Monday, July 14, 2008 - Posts

  • I am nothing if not …

    When presented the opportunity to blog for epregnancy.com about the one thing that matters most in my life, something I had wanted to do of my own accord for too long but had not, I was admittedly overwhelmed.

    I would get to write about being my daughter's father.

    I spent the next several days poring over memories of the last eight years — Maddie's Mom and I found out we were pregnant almost exactly that long ago — trying to pluck a few details from mountains of moments until I finally reminded myself this is a blog and it's neither necessary nor in the interest of job security to tell our whole story in my first post.

    A friend's sage advice was to introduce myself, build fatherhood "street cred," as she put it. Bring readers into my world and bear myself to them.

    Of course, when cracking open the most intimate and cherished aspect of one's life, that isn't an easy undertaking. To understand why Madelyn Ryen is more important to me than anything — the very center of my existence, honestly — I would have to begin from the beginning, with my own childhood, broken as it was, something I seldom discuss and certainly have never exposed for the world.

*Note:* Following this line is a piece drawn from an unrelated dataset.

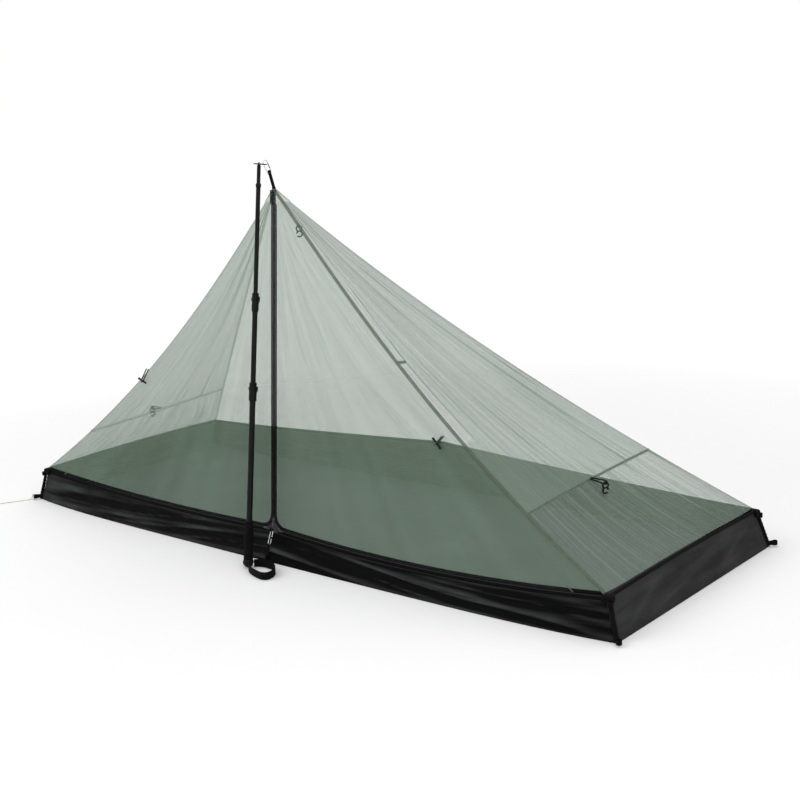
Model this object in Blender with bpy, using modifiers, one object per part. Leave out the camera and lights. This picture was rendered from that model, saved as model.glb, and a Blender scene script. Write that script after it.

    That sensitivity is exacerbated when considering these writings are my living history to my daughter, part of the record from which she'll learn and understand her father, the choices he made — and resultant failures and successes — in his desperate attempt to be the best for her he could be.

    In the agonizing (okay, perhaps too strong a word) over where to start, I've arrived at what should have been obvious from the beginning: When Maddie came into my life.

    I've wanted children as long as I can remember. Okay, since I was about 12, but really, when you start wanting to have your own child at such an early age, isn't it essentially a lifetime? I had been especially drawn to babies, in a nurturing, loving way that I couldn't explain nor understand then, though I now recognize as vicariism, a catharsis for that which I lacked as a child.

    But when Maddie's Mom called, crying, to tell me I was going to be a father, it wasn't the joyous occasion of which I had dreamt.

    Mom (I'd prefer not to name her, so Mom will have to suffice) and I had, at that time, been dating for about three years, which was probably about two years too long. We met in college and had a lot of fun times together, but trust and honesty issues plagued our relationship and dug a hole from which we could never recover.

    I was interning in New Orleans when the news came; Mom was back in Indiana. Our relationship was in disrepair when I left for the South, and had we not gotten pregnant, I'm certain we would have broken up that summer.

     

    In the posts to come — should your interest warrant more — I will attempt to provide a nearly unfettered glimpse into my experiences as a single father trying to love and help raise his daughter from afar. I hope my words might answer questions, raise more, evoke emotion, and create a discussion about one of today's extremely prevalent, yet difficult and most undesirable parenting situations. If I am so fortunate, you and I will learn and grow through this dialogue, and our children will be the better for it.